[petsc-users] Accessing submatrices without additional memory usage

[Michał Dereziński]

> Wiadomość napisana przez Jed Brown <jed at jedbrown.org> w dniu 24.05.2017, o godz. 12:06:
> 
> Okay, do you have more parameters than observations?  

No (not necessarily). The biggest matrix is 50M observations and 12M parameters.

> And each segment
> of the matrix will be fully distributed?

Yes.

>  Do you have a parallel file
> system?

Yes.

>  Is your matrix sparse or dense?

Yes.

> 
> Michał Dereziński <michal.derezinski at gmail.com> writes:
> 
>> It is an optimization problem minimizing a convex objective for a binary classification task, which I’m solving using a Tao solver.
>> The multiplication operations are performing gradient computation for each step of the optimization.
>> So I’m performing both a MatMult and a MatMultTranspose, in both cases the vector may be a dense vector.
>> 
>> The crucial part of the implementation is that at the beginning I am not running on the entire dataset (rows of the full matrix).
>> As a consequence I don’t need to have the entire matrix loaded right away.

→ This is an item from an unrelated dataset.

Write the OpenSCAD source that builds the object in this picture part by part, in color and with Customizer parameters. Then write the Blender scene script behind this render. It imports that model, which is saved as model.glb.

In fact, in some cases I may choose to stop the optimization before the entire matrix has been loaded (I already verified that this scenario may come up as a use case). That is why it is important that I don’t load it at the beginning.
>> 
>> Parallel loading is not a necessary part of the implementation. Initially, I intend to alternate between loading a portion of the matrix, then doing computations, then loading more of the matrix, etc. But, given that I observed large loading times for some datasets, parallel loading may make sense, if done efficiently.
>> 
>> Thanks,
>> Michal.
>> 
>>> Wiadomość napisana przez Jed Brown <jed at jedbrown.org> w dniu 24.05.2017, o godz. 11:32:
>>> 
>>> Michał Dereziński <michal.derezinski at gmail.com> writes:
>>> 
>>>> Great! Then I have a follow-up question:
>>>> 
>>>> My goal is to be able to load the full matrix X from disk, while at
>>>> the same time in parallel, performing computations on the submatrices
>>>> that have already been loaded. Essentially, I want to think of X as a
>>>> block matrix (where the blocks are horizontal, spanning the full width
>>>> of the matrix), 
>>> 
>>> What would be the distribution of the vector that this non-square
>>> submatrix (probably with many empty columns) is applied to?
>>> 
>>> Could you back up and explain what problem you're trying to solve?  It
>>> sounds like you're about to code yourself into a dungeon.